We may, however, accept optional cash investments and initial investments made
pursuant to requests for waiver by such persons.

     From time to time, financial intermediaries, including brokers and dealers,
and other persons may engage in positioning transactions in order to benefit
from any waiver discounts applicable to optional cash investments and initial
investments made pursuant to requests for waiver under the Plan. Those
transactions may cause fluctuations in the trading volume of our common shares.
Financial intermediaries and such other persons who engage in positioning
transactions may be deemed to be underwriters. We have no arrangements or
understandings, formal or informal, with any person relating to the sale of our
common shares to be received under the Plan.

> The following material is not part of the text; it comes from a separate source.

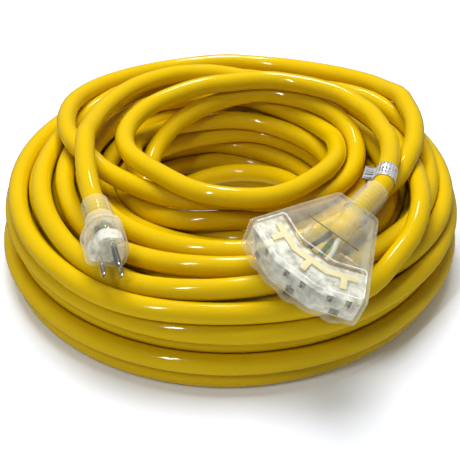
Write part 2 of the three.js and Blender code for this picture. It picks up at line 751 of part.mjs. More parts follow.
const plugHolder = new THREE.Group();
plugHolder.position.copy(PLUG_PLACE);
plugHolder.rotation.z = PLUG_HEADING;
const plugTilt = new THREE.Group();
plugTilt.rotation.x = Math.PI / 2 + PLUG_DIP;
const plug = makePlug();
plug.rotation.z = PLUG_ROLL;
plugTilt.add(plug);
plugHolder.add(plugTilt);
coilFrame.add(plugHolder);

const connector = makeConnector();
connector.position.copy(FAN_PLACE);
connector.rotation.set(FAN_DIP, FAN_LEAN, FAN_HEADING, "XYZ");
coilFrame.add(connector);

const plugAxis = (d) => new THREE.Vector3(0, PLUG_CORD_HEIGHT, d);
const plugStart = straightStart(plug, plugAxis, [
  plugCordEnd,
  plugTaperEnd,
  plugCollarEnd + 4,
  plugCollarEnd - 8,
]);
const fanAxis = (d) => new THREE.Vector3(-d, 0, 0);
const outletStart = straightStart(connector, fanAxis, [
  -fanCordEnd,
  NECK_LENGTH / 2,
  NECK_LENGTH,
  NECK_LENGTH + 9,
]);

const plugLeadCurve = leadCurve(plugStart, PLUG_LEAD_ROUTE);
const outletLeadCurve = leadCurve(outletStart, OUTLET_LEAD_ROUTE);

// The coil's outer shape, with grooves where the leads sink into it.
const coil = cutAll(
  toSolid(turnedGeometry(coilSection(), COIL_SEGMENTS)),
  [plugLeadCurve, outletLeadCurve].map((curve) => toSolid(leadGeometry(curve, CORD_RADIUS + 2 * GAP))),
);
addPiece(coilFrame, "cord_coil", coil, yellowJacket());
addPiece(coilFrame, "plug_lead", leadGeometry(plugLeadCurve), yellowJacket());
addPiece(coilFrame, "outlet_lead", leadGeometry(outletLeadCurve), yellowJacket());

// The foil label: a sleeve on the cord with a flag where its two ends are stuck together.
const leadLength = outletLeadCurve.getLength();
const labelPoints = [0, 0.25, 0.5, 0.75, 1].map((share) => {
  const travelled = OUTLET_CORD_INSET + NECK_LENGTH + LABEL_FROM_NECK + share * LABEL_LENGTH;
  return outletLeadCurve.getPointAt(travelled / leadLength);
});
const labelCurve = new THREE.CatmullRomCurve3(labelPoints, false, "centripetal");
const labelInner = CORD_RADIUS + LABEL_CLEARANCE;
const labelOuter = labelInner + LABEL_THICKNESS;
const sleeve = toSolid(sweep(circleShape(labelOuter, 18, labelInner), labelCurve, 3));
const flagAlong = labelPoints[4].clone().sub(labelPoints[0]);
const flagOut = new THREE.Vector3(0, 0, 1).cross(flagAlong).normalize();
const flagFrame = new THREE.Matrix4().makeBasis(
  flagAlong.clone().normalize(),
  flagOut,
  flagAlong.clone().normalize().cross(flagOut),
);
flagFrame.setPosition(
  labelPoints[2].clone().addScaledVector(flagOut, labelOuter - 0.3 + LABEL_FLAG_LENGTH / 2),
);
const flag = boxSolid(0.8 * LABEL_LENGTH, LABEL_FLAG_LENGTH, LABEL_THICKNESS, flagFrame);
addPiece(coilFrame, "foil_label", sleeve.add(flag), foil());

coilFrame.position.y = COIL_CENTRE_Y;
extensionCord.add(coilFrame);

export default extensionCord;
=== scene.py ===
"""Looks for a heavy outdoor extension cord lying in a coil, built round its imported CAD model.

The whole cord is one tube of its real length. Its centreline starts in the plug, winds down through the
coil's layers, climbs back up inside the hole and ends in the three-outlet connector. A small solver
settles it, so that turns rest on each other without running through each other.
"""

from __future__ import annotations

import logging
import math
from dataclasses import dataclass
from enum import Enum
from typing import Iterable, Sequence

import bmesh
import bpy
import numpy as np
from mathutils import Matrix, Vector


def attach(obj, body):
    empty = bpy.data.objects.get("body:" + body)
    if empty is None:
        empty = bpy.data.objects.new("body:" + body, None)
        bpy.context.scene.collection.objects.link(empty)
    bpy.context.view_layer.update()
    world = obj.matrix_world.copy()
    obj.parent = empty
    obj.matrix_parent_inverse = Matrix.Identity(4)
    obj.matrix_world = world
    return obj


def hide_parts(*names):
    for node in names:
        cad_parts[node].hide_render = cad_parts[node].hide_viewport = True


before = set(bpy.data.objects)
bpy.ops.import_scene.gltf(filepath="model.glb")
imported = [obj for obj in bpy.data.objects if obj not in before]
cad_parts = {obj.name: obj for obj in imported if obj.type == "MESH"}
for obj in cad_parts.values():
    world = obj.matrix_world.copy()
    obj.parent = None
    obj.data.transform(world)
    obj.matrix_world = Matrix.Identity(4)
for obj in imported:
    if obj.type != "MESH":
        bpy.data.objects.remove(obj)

log = logging.getLogger("extension_cord")
logging.basicConfig(level=logging.INFO, format="%(name)s: %(message)s")

MM = 0.001
Color = tuple[float, float, float]
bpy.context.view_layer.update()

# The coil's middle, which the routes and places below are measured from.
COIL_CENTRE = Vector((0, 0.007, 0))


# ---- Sizes -------------------------------------------------------------------------------------------


@dataclass(frozen=True)
class CordSize:
    """The jacket and the whole cord, in metres."""

    radius: float = 0.0075
    length: float = 30.48
    sides: int = 24
    step: float = 0.010


@dataclass(frozen=True)
class PlugSize:
    """The plug's main sizes in its own frame: +Z out along the blades, +Y towards the ground pin."""

    cord_height: float = 0.005
    width: float = 0.0285
    below: float = 0.008
    above: float = 0.0191
    body: float = 0.024
    taper: float = 0.009
    collar: float = 0.0173
    cord_inset: float = 0.006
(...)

We reserve the right to modify,
suspend or terminate participation in the Plan by otherwise eligible persons to
eliminate practices that are inconsistent with the purposes of the Plan.

                                     EXPERTS

     The financial statements incorporated in this Prospectus by reference from
our Annual Report on Form 20-F have been audited by Deloitte Statsautoriserte
Revisorer AS, an independent registered public accounting firm, as stated in
their report, which is incorporated in this Prospectus by reference, and have
been so incorporated in reliance upon the report of such firm given upon their
authority as experts in accounting and auditing.

                                 LEGAL OPINIONS

     The validity of the securities offered by this Prospectus will be passed
upon for us Mello, Jones & Martin with respect to matters of Bermuda law.